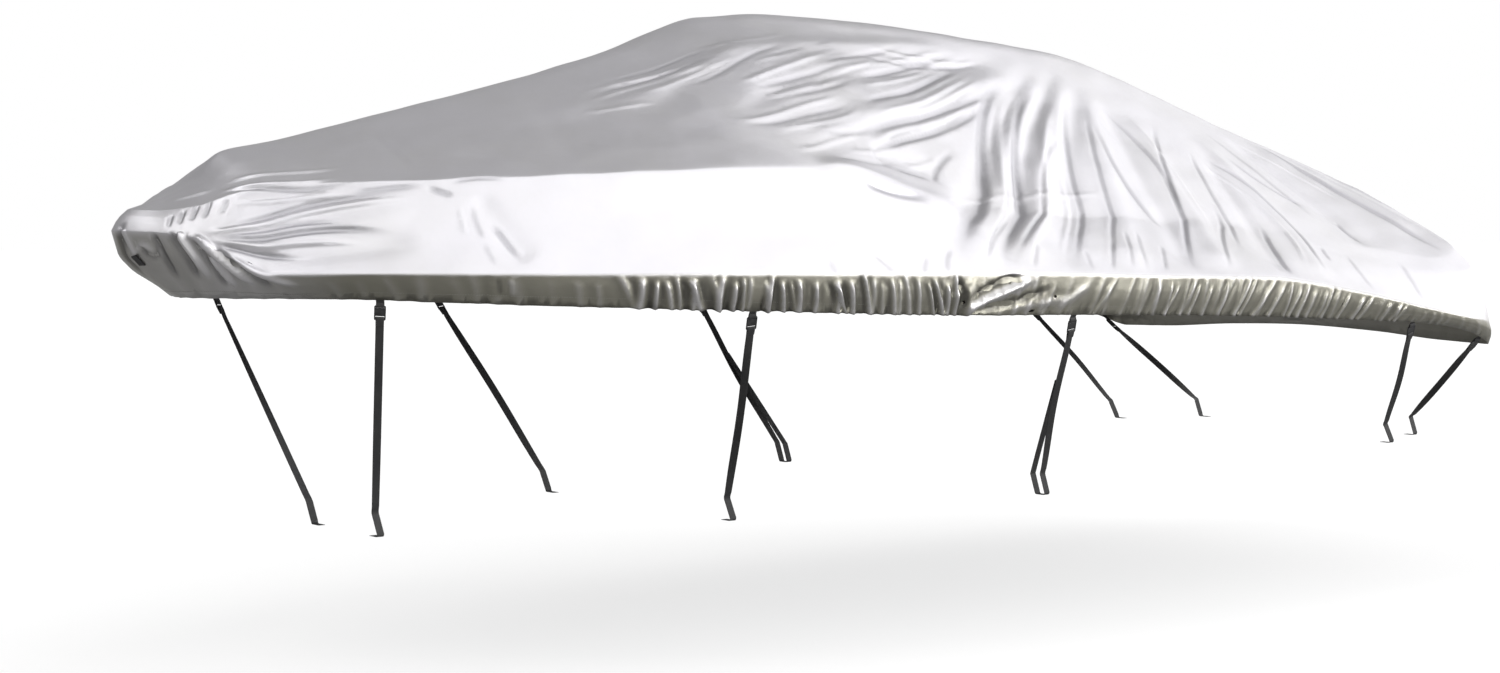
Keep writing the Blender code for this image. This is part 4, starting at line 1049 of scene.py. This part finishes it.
def leg_path(row, side, anchor, axes):
    """The leg's places: a short end in front of the lower bar, over it, then down to its foot and,
    where it has a returning end, back up beside itself. With each, how far down the leg it is."""
    middle, _, pull, out = axes
    start = middle + pull * BUCKLE[1] / 2
    lip = start - pull * LOWER_BAR + out * LIP_OUT
    anchor_top = anchor + UP * ANCHOR_DEPTH
    inboard = np.array([0.0, -side, 0.0])
    lean = AFT * pull[0] / -pull[2] * ANCHOR_DEPTH
    corner = anchor + lean
    far = corner + inboard * FOOT_LENGTH

    def hang(q):
        return start + (anchor_top - start) * q + AFT * row["sway"] * math.sin(math.pi * q) ** 2

    leg = [spots(lip, LEG_LOOP, pull, out), [hang(q) for q in LEG_SHARES],
           spots(corner, FOOT_TURN, inboard, UP)]
    if row["tail"]:
        height = row["tail"] - SUPPORT_HEIGHT
        meeting = hang((start[2] - height) / (start[2] - anchor_top[2]))
        leg += [spots(far, FOOT_TURN[::-1], -inboard, UP),
                [far - lean + UP * ANCHOR_DEPTH, meeting + inboard * TAIL_GAP]]
    else:
        leg.append([far])
    leg = np.concatenate(leg)
    turn = np.ones(len(leg))
    turn[:len(LEG_LOOP)] = 0.0
    turn[len(LEG_LOOP):len(LEG_LOOP) + len(LEG_SHARES)] = LEG_SHARES
    return leg, turn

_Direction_
Extract all of the data shown above and repeat it verbatim.

_Response for this exercise_
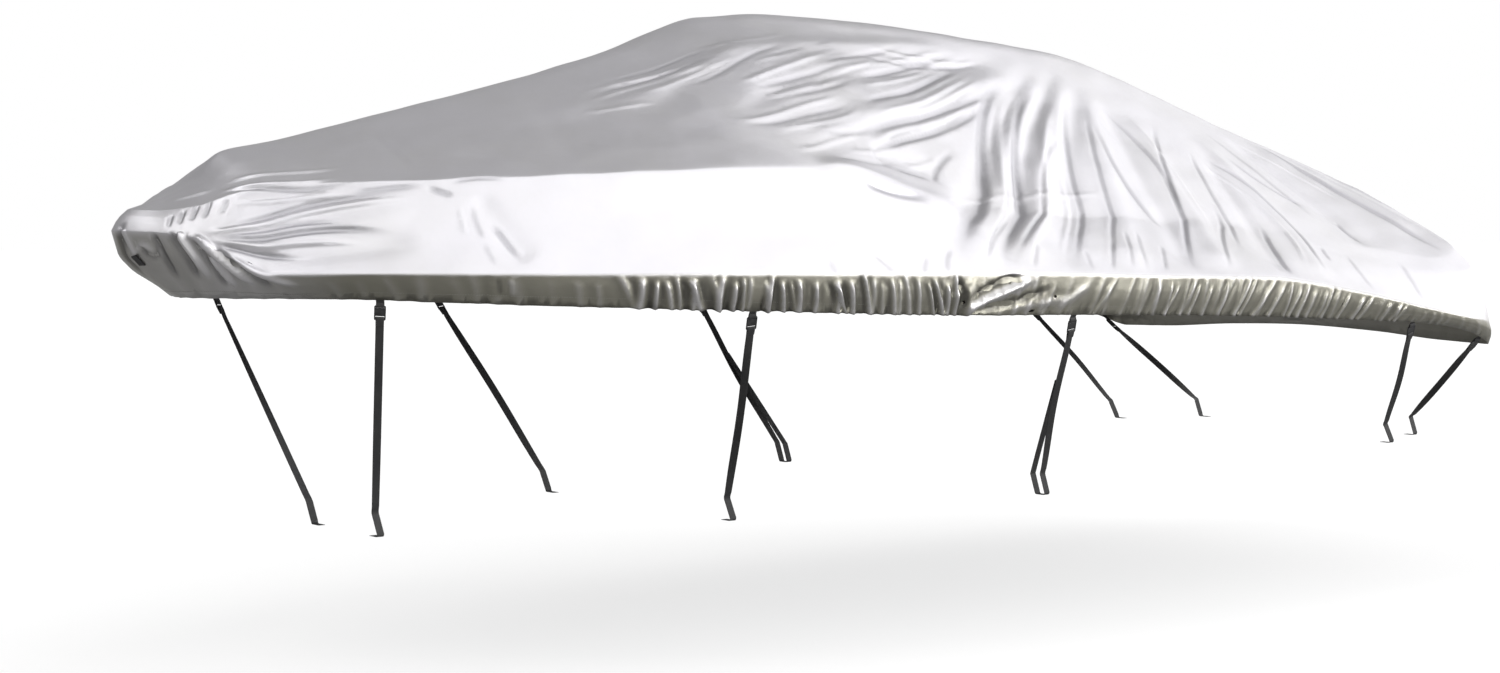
Keep writing the Blender code for this image. This is part 4, starting at line 1049 of scene.py. This part finishes it.
def leg_path(row, side, anchor, axes):
    """The leg's places: a short end in front of the lower bar, over it, then down to its foot and,
    where it has a returning end, back up beside itself. With each, how far down the leg it is."""
    middle, _, pull, out = axes
    start = middle + pull * BUCKLE[1] / 2
    lip = start - pull * LOWER_BAR + out * LIP_OUT
    anchor_top = anchor + UP * ANCHOR_DEPTH
    inboard = np.array([0.0, -side, 0.0])
    lean = AFT * pull[0] / -pull[2] * ANCHOR_DEPTH
    corner = anchor + lean
    far = corner + inboard * FOOT_LENGTH

    def hang(q):
        return start + (anchor_top - start) * q + AFT * row["sway"] * math.sin(math.pi * q) ** 2

    leg = [spots(lip, LEG_LOOP, pull, out), [hang(q) for q in LEG_SHARES],
           spots(corner, FOOT_TURN, inboard, UP)]
    if row["tail"]:
        height = row["tail"] - SUPPORT_HEIGHT
        meeting = hang((start[2] - height) / (start[2] - anchor_top[2]))
        leg += [spots(far, FOOT_TURN[::-1], -inboard, UP),
                [far - lean + UP * ANCHOR_DEPTH, meeting + inboard * TAIL_GAP]]
    else:
        leg.append([far])
    leg = np.concatenate(leg)
    turn = np.ones(len(leg))
    turn[:len(LEG_LOOP)] = 0.0
    turn[len(LEG_LOOP):len(LEG_LOOP) + len(LEG_SHARES)] = LEG_SHARES
    return leg, turn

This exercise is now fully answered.